• [WHAT TO WORK ON]: Return, word for word, the lines from the line holding "Write part 2 of the OpenSCAD" through the line holding "name: The group's name.". Include both end lines and no others.

(CAD and scene scripts)
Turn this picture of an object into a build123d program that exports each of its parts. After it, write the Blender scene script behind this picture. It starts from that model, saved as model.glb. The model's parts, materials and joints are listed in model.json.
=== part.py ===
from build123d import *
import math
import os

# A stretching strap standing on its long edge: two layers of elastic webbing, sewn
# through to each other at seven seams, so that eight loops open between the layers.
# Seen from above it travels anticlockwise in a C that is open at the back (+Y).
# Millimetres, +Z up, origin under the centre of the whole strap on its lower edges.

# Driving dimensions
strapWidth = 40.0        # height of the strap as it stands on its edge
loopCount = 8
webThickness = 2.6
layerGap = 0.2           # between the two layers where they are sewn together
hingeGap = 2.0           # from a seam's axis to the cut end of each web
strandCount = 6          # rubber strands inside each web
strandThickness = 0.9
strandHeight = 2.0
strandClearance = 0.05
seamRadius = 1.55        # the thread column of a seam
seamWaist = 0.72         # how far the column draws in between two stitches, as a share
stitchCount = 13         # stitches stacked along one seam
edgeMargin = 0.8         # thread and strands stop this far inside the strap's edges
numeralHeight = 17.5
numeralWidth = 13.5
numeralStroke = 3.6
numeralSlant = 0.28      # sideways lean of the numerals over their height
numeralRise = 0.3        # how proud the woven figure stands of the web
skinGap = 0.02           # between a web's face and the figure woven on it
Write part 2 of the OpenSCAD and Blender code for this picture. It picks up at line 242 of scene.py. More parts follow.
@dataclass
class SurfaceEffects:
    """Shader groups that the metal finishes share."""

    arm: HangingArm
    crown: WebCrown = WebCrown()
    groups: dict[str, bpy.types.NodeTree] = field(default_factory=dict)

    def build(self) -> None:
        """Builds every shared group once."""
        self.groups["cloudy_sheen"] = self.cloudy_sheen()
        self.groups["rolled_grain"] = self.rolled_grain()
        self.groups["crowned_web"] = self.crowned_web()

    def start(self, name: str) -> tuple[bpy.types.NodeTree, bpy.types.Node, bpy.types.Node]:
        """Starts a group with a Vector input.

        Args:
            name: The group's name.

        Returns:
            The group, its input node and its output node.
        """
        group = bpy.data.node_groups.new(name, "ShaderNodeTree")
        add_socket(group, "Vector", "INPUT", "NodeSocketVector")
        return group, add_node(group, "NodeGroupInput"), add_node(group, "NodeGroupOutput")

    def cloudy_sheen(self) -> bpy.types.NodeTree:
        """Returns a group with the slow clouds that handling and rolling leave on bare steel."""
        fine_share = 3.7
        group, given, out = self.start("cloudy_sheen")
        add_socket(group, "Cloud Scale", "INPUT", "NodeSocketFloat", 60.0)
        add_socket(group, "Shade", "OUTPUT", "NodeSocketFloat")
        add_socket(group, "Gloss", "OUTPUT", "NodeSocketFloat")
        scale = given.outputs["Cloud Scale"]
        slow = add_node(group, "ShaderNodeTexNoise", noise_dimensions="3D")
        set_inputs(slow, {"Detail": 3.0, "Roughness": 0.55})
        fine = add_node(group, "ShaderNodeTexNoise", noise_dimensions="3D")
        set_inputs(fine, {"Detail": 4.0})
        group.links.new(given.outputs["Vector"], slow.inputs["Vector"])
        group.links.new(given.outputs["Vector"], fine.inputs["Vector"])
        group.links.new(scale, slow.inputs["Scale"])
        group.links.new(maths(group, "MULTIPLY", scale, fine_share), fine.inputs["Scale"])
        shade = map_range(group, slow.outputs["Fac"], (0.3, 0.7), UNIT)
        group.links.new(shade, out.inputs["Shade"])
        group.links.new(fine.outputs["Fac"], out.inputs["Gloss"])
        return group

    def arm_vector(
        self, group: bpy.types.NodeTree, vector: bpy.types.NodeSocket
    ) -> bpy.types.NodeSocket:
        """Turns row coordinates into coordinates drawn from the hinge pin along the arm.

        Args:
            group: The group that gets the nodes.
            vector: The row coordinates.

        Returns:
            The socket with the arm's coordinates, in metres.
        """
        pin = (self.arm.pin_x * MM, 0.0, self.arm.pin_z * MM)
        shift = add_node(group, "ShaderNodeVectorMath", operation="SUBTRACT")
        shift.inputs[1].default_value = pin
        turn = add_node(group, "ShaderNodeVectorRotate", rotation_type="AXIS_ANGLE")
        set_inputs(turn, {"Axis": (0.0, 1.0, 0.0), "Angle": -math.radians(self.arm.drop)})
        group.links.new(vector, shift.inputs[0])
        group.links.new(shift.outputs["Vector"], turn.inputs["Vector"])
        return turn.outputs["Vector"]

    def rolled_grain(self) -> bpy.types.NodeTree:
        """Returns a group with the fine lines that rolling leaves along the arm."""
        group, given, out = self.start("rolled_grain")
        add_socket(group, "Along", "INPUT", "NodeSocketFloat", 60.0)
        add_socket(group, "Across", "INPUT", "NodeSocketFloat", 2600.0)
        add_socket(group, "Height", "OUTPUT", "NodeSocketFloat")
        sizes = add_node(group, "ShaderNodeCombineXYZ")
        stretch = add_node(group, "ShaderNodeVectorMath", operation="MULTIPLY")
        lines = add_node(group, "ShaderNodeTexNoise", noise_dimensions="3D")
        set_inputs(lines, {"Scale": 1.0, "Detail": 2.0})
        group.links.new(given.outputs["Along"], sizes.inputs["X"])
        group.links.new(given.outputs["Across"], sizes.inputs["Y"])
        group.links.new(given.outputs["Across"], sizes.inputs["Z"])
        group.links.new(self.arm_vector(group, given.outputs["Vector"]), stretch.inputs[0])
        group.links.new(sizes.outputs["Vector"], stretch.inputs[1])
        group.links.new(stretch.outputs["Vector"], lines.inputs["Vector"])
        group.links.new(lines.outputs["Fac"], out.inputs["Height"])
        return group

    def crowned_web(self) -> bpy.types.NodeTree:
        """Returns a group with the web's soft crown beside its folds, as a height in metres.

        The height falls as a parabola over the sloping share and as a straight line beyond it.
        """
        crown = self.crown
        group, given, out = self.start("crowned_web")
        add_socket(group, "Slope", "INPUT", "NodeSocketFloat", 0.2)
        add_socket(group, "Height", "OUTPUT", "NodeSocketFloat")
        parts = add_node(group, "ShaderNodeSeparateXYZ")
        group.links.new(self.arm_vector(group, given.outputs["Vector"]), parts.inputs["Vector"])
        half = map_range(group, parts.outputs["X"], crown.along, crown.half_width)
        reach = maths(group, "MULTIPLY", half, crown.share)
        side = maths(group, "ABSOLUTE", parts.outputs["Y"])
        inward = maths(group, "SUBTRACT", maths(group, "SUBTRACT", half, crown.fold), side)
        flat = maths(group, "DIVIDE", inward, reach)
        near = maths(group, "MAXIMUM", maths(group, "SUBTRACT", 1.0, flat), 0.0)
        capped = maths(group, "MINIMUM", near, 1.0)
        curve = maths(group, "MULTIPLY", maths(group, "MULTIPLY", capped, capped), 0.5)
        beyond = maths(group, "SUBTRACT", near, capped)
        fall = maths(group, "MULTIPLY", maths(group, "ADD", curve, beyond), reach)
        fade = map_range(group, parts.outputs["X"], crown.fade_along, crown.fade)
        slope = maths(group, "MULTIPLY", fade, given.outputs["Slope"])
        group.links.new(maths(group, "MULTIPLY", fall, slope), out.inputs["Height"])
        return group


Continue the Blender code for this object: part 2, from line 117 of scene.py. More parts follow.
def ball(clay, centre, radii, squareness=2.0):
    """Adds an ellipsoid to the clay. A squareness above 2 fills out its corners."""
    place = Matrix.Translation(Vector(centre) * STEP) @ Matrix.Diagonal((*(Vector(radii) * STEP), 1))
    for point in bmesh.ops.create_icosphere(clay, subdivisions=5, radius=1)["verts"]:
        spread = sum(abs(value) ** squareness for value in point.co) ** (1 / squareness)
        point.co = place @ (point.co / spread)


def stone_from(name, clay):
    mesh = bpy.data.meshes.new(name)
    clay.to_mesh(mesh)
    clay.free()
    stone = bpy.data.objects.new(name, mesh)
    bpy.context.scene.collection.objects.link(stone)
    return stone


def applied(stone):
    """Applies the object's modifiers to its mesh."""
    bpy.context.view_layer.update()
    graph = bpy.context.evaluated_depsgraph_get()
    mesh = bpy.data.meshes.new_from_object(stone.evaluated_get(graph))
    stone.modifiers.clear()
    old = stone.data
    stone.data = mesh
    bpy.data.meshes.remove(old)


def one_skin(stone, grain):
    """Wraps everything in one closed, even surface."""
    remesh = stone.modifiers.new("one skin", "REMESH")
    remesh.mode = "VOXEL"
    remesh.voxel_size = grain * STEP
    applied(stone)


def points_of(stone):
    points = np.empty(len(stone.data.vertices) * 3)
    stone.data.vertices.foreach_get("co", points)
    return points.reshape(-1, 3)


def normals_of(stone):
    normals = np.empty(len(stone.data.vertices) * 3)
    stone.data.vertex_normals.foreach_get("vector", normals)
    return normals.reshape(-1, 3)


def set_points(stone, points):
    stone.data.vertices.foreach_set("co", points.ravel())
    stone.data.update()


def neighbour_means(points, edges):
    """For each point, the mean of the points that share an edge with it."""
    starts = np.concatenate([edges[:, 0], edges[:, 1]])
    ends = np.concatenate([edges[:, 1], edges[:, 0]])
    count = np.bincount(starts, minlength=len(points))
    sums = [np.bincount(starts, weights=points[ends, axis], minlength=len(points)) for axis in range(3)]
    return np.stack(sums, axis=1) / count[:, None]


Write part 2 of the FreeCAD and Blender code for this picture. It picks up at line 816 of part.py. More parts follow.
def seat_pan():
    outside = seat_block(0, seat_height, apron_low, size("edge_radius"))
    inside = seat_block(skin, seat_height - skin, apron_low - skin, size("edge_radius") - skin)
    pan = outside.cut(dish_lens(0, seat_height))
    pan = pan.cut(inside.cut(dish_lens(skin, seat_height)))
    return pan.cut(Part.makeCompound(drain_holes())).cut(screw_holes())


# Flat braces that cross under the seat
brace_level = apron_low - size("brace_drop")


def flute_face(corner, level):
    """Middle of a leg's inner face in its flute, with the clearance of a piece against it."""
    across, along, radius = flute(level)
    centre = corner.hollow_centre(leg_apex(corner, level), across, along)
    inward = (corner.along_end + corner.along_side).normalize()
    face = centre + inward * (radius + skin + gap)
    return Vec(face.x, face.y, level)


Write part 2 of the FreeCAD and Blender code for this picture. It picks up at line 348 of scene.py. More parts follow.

• [THE COMPLETED TASK]:
Write part 2 of the OpenSCAD and Blender code for this picture. It picks up at line 242 of scene.py. More parts follow.
@dataclass
class SurfaceEffects:
    """Shader groups that the metal finishes share."""

    arm: HangingArm
    crown: WebCrown = WebCrown()
    groups: dict[str, bpy.types.NodeTree] = field(default_factory=dict)

    def build(self) -> None:
        """Builds every shared group once."""
        self.groups["cloudy_sheen"] = self.cloudy_sheen()
        self.groups["rolled_grain"] = self.rolled_grain()
        self.groups["crowned_web"] = self.crowned_web()

    def start(self, name: str) -> tuple[bpy.types.NodeTree, bpy.types.Node, bpy.types.Node]:
        """Starts a group with a Vector input.

        Args:
            name: The group's name.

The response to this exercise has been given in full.